**PROBLEM DESCRIPTION**
From the data that follows, print exactly the lines starting at the one containing "cad_parts[node].hide_render = cad_parts[node].hide_viewport" and ending at the one containing "bpy.data.objects.remove(obj)"; include both of them and nothing more.

## Begin

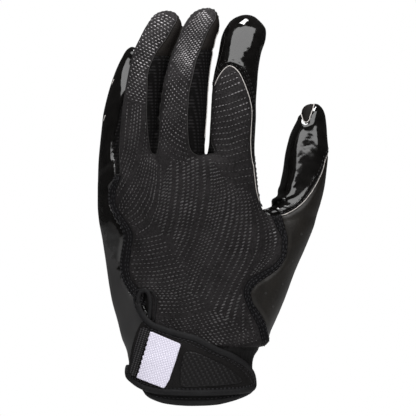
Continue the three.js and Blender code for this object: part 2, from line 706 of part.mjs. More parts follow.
// level cut between a smooth tip piece and the mesh below it
function tipCut(rows, seam, index) {
  const from = seamPlace(rows, seam, index) - WALL;
  const row = rowAt(rows, seam[index][0] * LENGTH);
  return levelCut(row[0], from, row[2] + GAP, row[3] - row[4] * 1.2, row[3] + row[4] * 1.2);
}

const cuts = [
  sideCut(littleRows, LITTLE_FRONT_SEAM, REACH),
  sideCut(littleRows, LITTLE_REAR_SEAM, REACH),
  sideCut(ringRows, RING_LEFT_SEAM, REACH),
  sideCut(ringRows, RING_LEFT_REAR_SEAM, REACH),
  sideCut(ringRows, RING_RIGHT_SEAM, REACH),
  sideCut(ringRows, RING_RIGHT_REAR_SEAM, REACH),
  sideCut(middleRows, MIDDLE_LEFT_SEAM, REACH),
  sideCut(middleRows, MIDDLE_LEFT_REAR_SEAM, REACH),
  sideCut(middleRows, MIDDLE_RIGHT_SEAM, REACH),
  sideCut(middleRows, MIDDLE_RIGHT_REAR_SEAM, REACH),
  sideCut(indexRows, INDEX_LEFT_SEAM, REACH),
  sideCut(indexRows, INDEX_LEFT_REAR_SEAM, REACH),
  sideCut(indexRows, CAP_LEFT_SEAM, REACH),
  sideCut(indexRows, CAP_RIGHT_SEAM, REACH),
  sideCut(palmRows, EDGE_RIGHT_SEAM, REACH),
  sideCut(thumbRows, THUMB_SIDE_SEAM, REACH),
  webCut(
    [littleRows, LITTLE_FRONT_SEAM, LITTLE_REAR_SEAM],
    [ringRows, RING_LEFT_SEAM, RING_LEFT_REAR_SEAM],
  ),
  webCut(
    [ringRows, RING_RIGHT_SEAM, RING_RIGHT_REAR_SEAM],
    [middleRows, MIDDLE_LEFT_SEAM, MIDDLE_LEFT_REAR_SEAM],
  ),
  webCut(
    [middleRows, MIDDLE_RIGHT_SEAM, MIDDLE_RIGHT_REAR_SEAM],
    [indexRows, INDEX_LEFT_SEAM, INDEX_LEFT_REAR_SEAM],
  ),
  tipCut(ringRows, RING_RIGHT_SEAM, 5),
  tipCut(middleRows, MIDDLE_RIGHT_SEAM, 5),
  frontCut(front(BAND_OUTER_EDGE), middleDepth),
  frontCut(front(BAND_OUTER_LINE), middleDepth),
  frontCut(front(BAND_INNER_EDGE), middleDepth),
  frontCut(front(BAND_INNER_LINE), middleDepth),
  frontCut(front(SLIT_TAIL), middleDepth),
  prism(ribbonOutline(front(THUMB_PATCH_EDGE), GAP)),
  prism(ribbonOutline(front(THUMB_SEAM), GAP)),
  prism(ribbonOutline(front(HAND_HEM), GAP)),
  prism(front(SLIT), -2 * DEPTH, 0),
  underHem,
  hemSeat,
];
const panels = shell.subtract(union(cuts)).asOriginal().simplify(FLATNESS);

// separate solids of a cut shell as lists of points and faces
function separate(whole) {
  const mesh = whole.getMesh();
  const step = mesh.numProp;
  const owner = Array.from({ length: mesh.vertProperties.length / step }, (_, i) => i);
  const find = (i) => {
    let root = i;
    while (owner[root] !== root) root = owner[root];
    while (owner[i] !== root) [owner[i], i] = [root, owner[i]];
    return root;
  };
  for (let i = 0; i < mesh.mergeFromVert.length; i += 1) {
    owner[find(mesh.mergeFromVert[i])] = find(mesh.mergeToVert[i]);
  }
  for (let i = 0; i < mesh.triVerts.length; i += 3) {
    owner[find(mesh.triVerts[i + 1])] = find(mesh.triVerts[i]);
    owner[find(mesh.triVerts[i + 2])] = find(mesh.triVerts[i]);
  }
  const groups = new Map();
  for (let i = 0; i < mesh.triVerts.length; i += 3) {
    const root = find(mesh.triVerts[i]);
    if (!groups.has(root)) groups.set(root, []);
    groups.get(root).push([mesh.triVerts[i], mesh.triVerts[i + 1], mesh.triVerts[i + 2]]);
  }
  return [...groups.values()].map((faces) => {
    const used = new Map();
    const points = [];
    const list = faces.map((face) => face.map((v) => {
      if (!used.has(v)) {
        used.set(v, points.length);
        points.push(Array.from(mesh.vertProperties.slice(v * step, v * step + 3)));
      }
      return used.get(v);
    }));
    return { points, faces: list };
  });
}

const parts = separate(panels);
const surfacePoint = (rows, across, up, face, grow = 0) => {
  const z = up * LENGTH;
  const x = across * SPREAD;
  const row = rowAt(rows, z);
  const a = (row[2] - row[1]) / 2 + grow;
  const u = THREE.MathUtils.clamp((x - (row[1] + row[2]) / 2) / a, -1, 1);
  const v = (1 - Math.abs(u) ** ROUND) ** (1 / ROUND);
  return [x, row[3] + face * (row[4] + grow) * v + (row[5] ?? 0) * u + (row[6] ?? 0) * u * u, z];
};

// Finishes: colour, roughness
const FINISHES = {
  grip: [0x221e1d, 0.12],
  knit: [0x2a2729, 0.7],
  band: [0x2c2d31, 0.55],
  mesh: [0x1f1d1f, 0.85],
  smooth: [0x2b2927, 0.6],
  side: [0x262320, 0.42],
  cuff: [0x1c1b1c, 0.85],
  binding: [0x232224, 0.65],
  strap: [0x1b1a1b, 0.6],
  weave: [0xe5e1ec, 0.8],
  pad: [0x211f20, 0.5],
  ribbed: [0x111011, 0.7],
};
const FINISH_OF = {
  palm: 'grip',
  hand_back: 'knit',
  seam_band_outer: 'band',
  seam_band_inner: 'band',
  thumb_panel: 'side',
  thumb: 'grip',
  thumb_patch: 'smooth',
  fourchette_little_ring: 'mesh',
  fourchette_ring_middle: 'mesh',
  fourchette_middle_index: 'mesh',
  tip_side_ring: 'smooth',
  tip_side_middle: 'smooth',
  cuff: 'cuff',
  cuff_binding: 'binding',
  strap_binding: 'binding',
  slit_binding: 'binding',
  strap: 'strap',
  strap_patch: 'weave',
  strap_pad: 'pad',
  hook_edge: 'ribbed',
};

const glove = new THREE.Group();
glove.name = 'receiver_glove';

function add(name, item) {
  const [color, roughness] = FINISHES[FINISH_OF[name]];
  const geometry = new THREE.BufferGeometry();
  geometry.setAttribute('position', new THREE.Float32BufferAttribute(item.points.flat(), 3));
  geometry.setIndex(item.faces.flat());
  geometry.computeVertexNormals();
  const material = new THREE.MeshStandardMaterial({ color, roughness, metalness: 0 });
  const mesh = new THREE.Mesh(geometry, material);
  mesh.name = name;
  glove.add(mesh);
}

const taken = new Set();
PANELS.forEach(([name, rows, across, up, face]) => {
  const [x, y, z] = surfacePoint(rows, across, up, face);
  let best = null;
  let nearest = Infinity;
  parts.forEach((item, index) => {
    item.faces.forEach((corner) => {
      const mid = [0, 1, 2].map((k) => (
        item.points[corner[0]][k] + item.points[corner[1]][k] + item.points[corner[2]][k]) / 3);
      [mid, ...corner.map((c) => item.points[c])].forEach((p) => {
        const far = Math.hypot(p[0] - x, p[1] - y, p[2] - z);
        if (far < nearest) {
          nearest = far;
          best = index;
        }
      });
    });
  });
  taken.add(best);
  add(name, parts[best]);
});

// Wrist pieces, laid over the cuff
const wristRows = palmRows.slice(0, 8);
const sleeve = (from, thick) => loft(wristRows, PALM_SIDES, from + thick).subtract(
  loft(wristRows.map((row, i) => (i === 0 ? [row[0] - WALL, ...row.slice(1)] : row))
    .map((row, i, all) => (i === all.length - 1 ? [row[0] + WALL, ...row.slice(1)] : row)),
  PALM_SIDES, from));
const onTop = GAP + STRAP_THICK + GAP;
const bindingLevel = GAP + BINDING;
const over = (line, grow) => line.map(([across, up]) => surfacePoint(palmRows, across, up, -1, grow));

const strapBindingLine = over(BINDING_LINE, bindingLevel);
const slitLine = over(SLIT_LINE, bindingLevel);
const whole = (item) => {
  const bodies = separate(item.asOriginal().simplify(FLATNESS));
  return bodies.sort((a, b) => b.faces.length - a.faces.length)[0];
};
const strapBinding = bar(strapBindingLine, BINDING, false);
const slitBinding = bar(slitLine, BINDING, false);
const clear = union([
  hemSeat,
  bar(strapBindingLine, BINDING + GAP, false),
  bar(slitLine, BINDING + GAP, false),
]);

const strap = sleeve(GAP, STRAP_THICK)
  .intersect(prism(front(STRAP), -2 * DEPTH, STRAP_END * DEPTH))
  .subtract(clear);
const patch = sleeve(onTop, PATCH_THICK).intersect(prism(front(PATCH), -2 * DEPTH, 0)).subtract(clear);
const pad = sleeve(onTop, PAD_THICK).intersect(prism(front(PAD), -2 * DEPTH, 0)).subtract(clear);
const hook = sleeve(onTop, HOOK_THICK)
  .intersect(prism(front(HOOK), -2 * DEPTH, STRAP_END * DEPTH))
  .subtract(clear);

add('cuff_binding', whole(hem));
add('strap_binding', whole(strapBinding));
add('slit_binding', whole(slitBinding));
add('strap', whole(strap));
add('strap_patch', whole(patch));
add('strap_pad', whole(pad));
add('hook_edge', whole(hook));

export default glove;
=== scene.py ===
import math
import random

import bmesh
import bpy
import numpy as np
from mathutils import Matrix, Vector, noise
from mathutils.bvhtree import BVHTree
from mathutils.kdtree import KDTree


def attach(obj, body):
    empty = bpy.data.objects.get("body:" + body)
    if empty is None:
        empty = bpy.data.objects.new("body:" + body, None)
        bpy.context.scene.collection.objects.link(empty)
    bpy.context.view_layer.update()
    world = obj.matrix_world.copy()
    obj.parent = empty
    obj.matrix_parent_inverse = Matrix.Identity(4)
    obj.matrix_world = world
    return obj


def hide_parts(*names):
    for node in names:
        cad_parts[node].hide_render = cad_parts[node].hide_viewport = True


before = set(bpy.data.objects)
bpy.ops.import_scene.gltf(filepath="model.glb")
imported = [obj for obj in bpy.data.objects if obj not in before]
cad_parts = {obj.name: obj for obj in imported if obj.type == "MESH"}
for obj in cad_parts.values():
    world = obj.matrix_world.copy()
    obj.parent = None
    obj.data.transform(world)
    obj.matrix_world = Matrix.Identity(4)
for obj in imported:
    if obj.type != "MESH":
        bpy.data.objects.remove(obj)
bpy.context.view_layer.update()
random.seed(7)

# Units, and the pixel grid of the front view onto the back of the hand
MM = 0.001
PIXEL = 0.55 * MM
CENTRE_COLUMN = 193      # pixel column over the centre of the wrist opening
HEM_ROW = 405            # pixel row of the lowest point of the hem
FRAME_PIXELS = 416
IN_FRONT = -0.1          # depth from which lines of sight start
INWARD = Vector((0, 1, 0))

# Cloth and seam sizes
FORM_GRAIN = 0.9 * MM
FORM_SMOOTHING = 5
FORM_GROWTH = 0.25 * MM  # made up for what the smoothing takes off
WALL = 1.3 * MM
SEAM_DEPTH = 0.5 * MM
SEAM_HALF_WIDTH = 1.0 * MM
BAND_PUFF = 0.35 * MM
STITCH_LENGTH = 1.5 * MM
STITCH_PITCH = 2.3 * MM
STITCH_WIDTH = 0.42 * MM
STITCH_LIFT = 0.12 * MM
STITCH_SIZE = (STITCH_LENGTH, STITCH_WIDTH, STITCH_WIDTH)
EDGE_PITCH = 1.2 * MM
ROUND = 2.35             # squareness of the sections, 2 is an ellipse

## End

**THE REPLY**
        cad_parts[node].hide_render = cad_parts[node].hide_viewport = True


before = set(bpy.data.objects)
bpy.ops.import_scene.gltf(filepath="model.glb")
imported = [obj for obj in bpy.data.objects if obj not in before]
cad_parts = {obj.name: obj for obj in imported if obj.type == "MESH"}
for obj in cad_parts.values():
    world = obj.matrix_world.copy()
    obj.parent = None
    obj.data.transform(world)
    obj.matrix_world = Matrix.Identity(4)
for obj in imported:
    if obj.type != "MESH":
        bpy.data.objects.remove(obj)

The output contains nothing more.